───── AVAILABLE DATA ─────

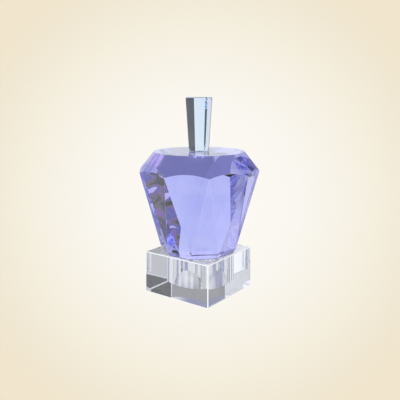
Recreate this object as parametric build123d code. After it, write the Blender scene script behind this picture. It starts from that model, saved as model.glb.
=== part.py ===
from build123d import *
import math
import os

# Crystal perfume bottle: a clear square block with a round well, a violet
# body cut with eighteen three-cornered facets bonded on it, and a clear
# six-sided stopper that lifts out of a lined bore in the body and turns in
# its seal ring.
#
# Frame: millimetres, +Z up, origin at the centre of the block's underside.
# The block's sides face along X and Y.

# ---- driving dimensions ----

# Base block, with a blind round well ground into its top.
block_side = 50.0
block_height = 26.0
block_edge_bevel = 0.5
well_diameter = 33.0
well_depth = 19.0

# Bond between the block and the body.
bond_thickness = 0.15

# Violet body: a nonagon at the foot and a wider one at the girdle, turned by
# half a step, joined by triangles and cut off above by a turned crown.
# The radii are taken at the corners of the nonagons. One corner of the
# girdle stands over a corner of the block.
nonagon_sides = 9
half_step = 180 / nonagon_sides
girdle_turn = -45.0
foot_turn = girdle_turn + half_step
body_height = 65.0
foot_radius = 23.8
foot_bevel_height = 2.6
lower_radius = 25.6
girdle_radius = 40.3
girdle_height = 52.3
table_radius = 30.2
crown_run_per_rise = (girdle_radius - table_radius) / (body_height - girdle_height)

# Bore in the body: a wide mouth for the liner, and the reservoir under it.
mouth_diameter = 7.0
mouth_depth = 6.6
reservoir_diameter = 5.6
reservoir_depth = 10.5

# Liner in the mouth, its top below the table by the seat of the flange.
liner_inner_diameter = 5.4
liner_top_depth = 0.55

# Stopper: six-sided handle that widens upwards, glued on a plug.
handle_sides = 6
handle_turn = 45.0
handle_height = 35.85
handle_lower_radius = 6.75
handle_upper_radius = 9.1
handle_edge_bevel = 0.5
flange_gap = 0.05
flange_diameter = 6.8
flange_thickness = 0.5
glue_thickness = 0.1
glue_diameter = 6.6
plug_length = 5.4
plug_clearance = 0.05
plug_lead_in = 0.4

# Seal ring in a groove of the plug.
ring_centre_depth = 3.4
ring_height = 1.0
ring_outer_clearance = 0.02
groove_root_diameter = 4.3
groove_clearance = 0.05

# Dauber: glass rod with a ball tip, held in the plug.
rod_diameter = 1.6
rod_socket_depth = 3.0
tip_diameter = 2.2
tip_clearance_to_reservoir = 0.8

# ---- heights and places worked out from them ----

body_bottom = block_height + bond_thickness
table = body_bottom + body_height
liner_top = table - liner_top_depth
flange_bottom = liner_top + flange_gap
flange_top = flange_bottom + flange_thickness
handle_bottom = flange_top + glue_thickness
handle_top = handle_bottom + handle_height
plug_diameter = liner_inner_diameter - 2 * plug_clearance
plug_bottom = flange_bottom - plug_length
reservoir_bottom = table - reservoir_depth
tip_centre = reservoir_bottom + tip_clearance_to_reservoir + tip_diameter / 2


def post(diameter, low, high):
    """Return an upright round solid between two heights."""
    return Pos(0, 0, low) * Cylinder(
        diameter / 2, high - low, align=(Align.CENTER, Align.CENTER, Align.MIN)
    )


def prism(sides, turn, low_radius, low, high_radius, high):
    """Return a solid with flat sides, from one regular outline to another."""
    bottom = Pos(0, 0, low) * RegularPolygon(low_radius, sides, rotation=turn)
    top = Pos(0, 0, high) * RegularPolygon(high_radius, sides, rotation=turn)
    return loft([bottom, top], ruled=True)


def turned(points):
    """Return the solid made by turning an outline of (radius, height) points about Z."""
    outline = make_face(Polyline(*[(radius, 0, height) for radius, height in points], close=True))
    return revolve(outline, Axis.Z)


def base_block():
    """Return the clear block with its bevelled edges and its well."""
    block = Box(
        block_side, block_side, block_height, align=(Align.CENTER, Align.CENTER, Align.MIN)
    )
    block = chamfer(block.edges(), block_edge_bevel)
    return block - post(well_diameter, block_height - well_depth, block_height)


def body_bond():
    """Return the thin film between the block's top and the body's foot."""
    film = prism(nonagon_sides, foot_turn, foot_radius, block_height, foot_radius, body_bottom)
    return film - post(well_diameter, block_height, body_bottom)


def facets(turn, low_radius, girdle_radius_here):
    """Return the nine-sided solid that carries every second facet, up to the table."""
    low = body_bottom + foot_bevel_height
    girdle = body_bottom + girdle_height
    widening = (girdle_radius_here - low_radius) / (girdle - low)
    high_radius = low_radius + widening * (table - low)
    return prism(nonagon_sides, turn, low_radius, low, high_radius, table)


def bottle_body():
    """Return the faceted body with its bore for the liner and the reservoir."""
    bevel_top = body_bottom + foot_bevel_height
    side_share = math.cos(math.radians(half_step))
    point_down = facets(girdle_turn, lower_radius / side_share, girdle_radius)
    point_up = facets(foot_turn, lower_radius, girdle_radius / side_share)
    foot = prism(nonagon_sides, foot_turn, foot_radius, body_bottom, lower_radius, bevel_top)
    crown_base_radius = table_radius + crown_run_per_rise * body_height
    crown = Pos(0, 0, body_bottom) * Cone(
        crown_base_radius, table_radius, body_height, align=(Align.CENTER, Align.CENTER, Align.MIN)
    )
    body = (point_down & point_up & crown) + foot
    mouth = post(mouth_diameter, table - mouth_depth, table)
    reservoir = post(reservoir_diameter, reservoir_bottom, table)
    return body - mouth - reservoir


def neck_liner():
    """Return the tube that lines the mouth of the bore."""
    tube = post(mouth_diameter, table - mouth_depth, liner_top)
    return tube - post(liner_inner_diameter, table - mouth_depth, liner_top)


def stopper_handle():
    """Return the clear handle with its top edges bevelled."""
    handle = prism(
        handle_sides,
        handle_turn,
        handle_lower_radius,
        handle_bottom,
        handle_upper_radius,
        handle_top,
    )
    top_edges = handle.faces().sort_by(Axis.Z)[-1].edges()
    return chamfer(top_edges, handle_edge_bevel)


def handle_glue():
    """Return the film between the plug's flange and the handle."""
    return post(glue_diameter, flange_top, handle_bottom)


def stopper_plug():
    """Return the plug: flange, shank with a groove, and the socket for the rod."""
    shank = plug_diameter / 2
    groove_root = groove_root_diameter / 2
    groove_middle = table - ring_centre_depth
    groove_half = ring_height / 2 + groove_clearance
    plug = turned(
        [
            (0, flange_top),
            (flange_diameter / 2, flange_top),
            (flange_diameter / 2, flange_bottom),
            (shank, flange_bottom),
            (shank, groove_middle + groove_half),
            (groove_root, groove_middle + groove_half),
            (groove_root, groove_middle - groove_half),
            (shank, groove_middle - groove_half),
            (shank, plug_bottom + plug_lead_in),
            (shank - plug_lead_in, plug_bottom),
            (0, plug_bottom),
        ]
    )
    return plug - post(rod_diameter, plug_bottom, plug_bottom + rod_socket_depth)


def seal_ring():
    """Return the ring that sits in the plug's groove with its corners rounded."""
    middle = table - ring_centre_depth
    inner = groove_root_diameter + 2 * groove_clearance
    outer = liner_inner_diameter - 2 * ring_outer_clearance
    low = middle - ring_height / 2
    high = middle + ring_height / 2
    ring = post(outer, low, high) - post(inner, low, high)
    corner = (outer - inner) / 4
    return fillet(ring.edges().filter_by(GeomType.CIRCLE), corner * 0.8)


def dauber_rod():
    """Return the glass rod with its ball tip."""
    rod = post(rod_diameter, tip_centre, plug_bottom + rod_socket_depth)
    return rod + Pos(0, 0, tip_centre) * Sphere(tip_diameter / 2)


parts = {
    "base_block": base_block,
    "body_bond": body_bond,
    "bottle_body": bottle_body,
    "neck_liner": neck_liner,
    "stopper_handle": stopper_handle,
    "handle_glue": handle_glue,
    "stopper_plug": stopper_plug,
    "seal_ring": seal_ring,
    "dauber_rod": dauber_rod,
}

os.makedirs("parts", exist_ok=True)
for name, make in parts.items():
    export_step(make(), f"parts/{name}.step")
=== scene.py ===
import math

import bmesh
import bpy
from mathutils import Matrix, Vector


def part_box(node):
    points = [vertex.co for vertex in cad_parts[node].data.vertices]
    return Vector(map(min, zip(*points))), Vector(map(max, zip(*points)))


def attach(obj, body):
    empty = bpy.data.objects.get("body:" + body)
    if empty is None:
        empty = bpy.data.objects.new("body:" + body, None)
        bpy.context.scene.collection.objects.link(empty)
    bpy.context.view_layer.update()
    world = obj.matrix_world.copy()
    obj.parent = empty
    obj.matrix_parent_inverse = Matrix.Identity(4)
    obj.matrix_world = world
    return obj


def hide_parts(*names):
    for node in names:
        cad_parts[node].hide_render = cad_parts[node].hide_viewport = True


# Crystal perfume bottle in a small photographic studio. The CAD frame gives
# the place of every piece; this script adds the cut and polished look of the
# glass, the plastic of the stopper's fittings, the studio and the camera.

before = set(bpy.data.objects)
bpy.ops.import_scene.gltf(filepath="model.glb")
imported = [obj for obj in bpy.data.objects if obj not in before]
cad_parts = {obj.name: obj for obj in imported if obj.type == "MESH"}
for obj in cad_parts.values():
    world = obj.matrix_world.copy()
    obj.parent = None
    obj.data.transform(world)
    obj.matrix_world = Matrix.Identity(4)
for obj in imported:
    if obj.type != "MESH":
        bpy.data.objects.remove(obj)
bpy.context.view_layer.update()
block_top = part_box("base_block")[1].z

# ---- values, in metres ----

millimetre = 0.001

# Facet edges: a polished edge is a hairline flat, not a sharp corner.
body_edge_width = 0.14 * millimetre
handle_edge_width = 0.10 * millimetre
edge_from_angle = math.radians(8)

# Block: the well in its top, and how its faces are told apart by their normals.
well_radius = 16.5 * millimetre
well_margin = 0.1 * millimetre
upright_below = 0.1
square_above = 0.95
sharp_from_angle = math.radians(30)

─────

### THE REQUEST
In the listing above, find the line with "return fillet(ring.edges().filter_by(GeomType.CIRCLE), corner" and the line with "cad_parts[node].hide_render = cad_parts[node].hide_viewport", then print exactly those two lines and every line between them, and nothing more.

### WRITTEN ANSWER
    return fillet(ring.edges().filter_by(GeomType.CIRCLE), corner * 0.8)


def dauber_rod():
    """Return the glass rod with its ball tip."""
    rod = post(rod_diameter, tip_centre, plug_bottom + rod_socket_depth)
    return rod + Pos(0, 0, tip_centre) * Sphere(tip_diameter / 2)


parts = {
    "base_block": base_block,
    "body_bond": body_bond,
    "bottle_body": bottle_body,
    "neck_liner": neck_liner,
    "stopper_handle": stopper_handle,
    "handle_glue": handle_glue,
    "stopper_plug": stopper_plug,
    "seal_ring": seal_ring,
    "dauber_rod": dauber_rod,
}

os.makedirs("parts", exist_ok=True)
for name, make in parts.items():
    export_step(make(), f"parts/{name}.step")
=== scene.py ===
import math

import bmesh
import bpy
from mathutils import Matrix, Vector


def part_box(node):
    points = [vertex.co for vertex in cad_parts[node].data.vertices]
    return Vector(map(min, zip(*points))), Vector(map(max, zip(*points)))


def attach(obj, body):
    empty = bpy.data.objects.get("body:" + body)
    if empty is None:
        empty = bpy.data.objects.new("body:" + body, None)
        bpy.context.scene.collection.objects.link(empty)
    bpy.context.view_layer.update()
    world = obj.matrix_world.copy()
    obj.parent = empty
    obj.matrix_parent_inverse = Matrix.Identity(4)
    obj.matrix_world = world
    return obj


def hide_parts(*names):
    for node in names:
        cad_parts[node].hide_render = cad_parts[node].hide_viewport = True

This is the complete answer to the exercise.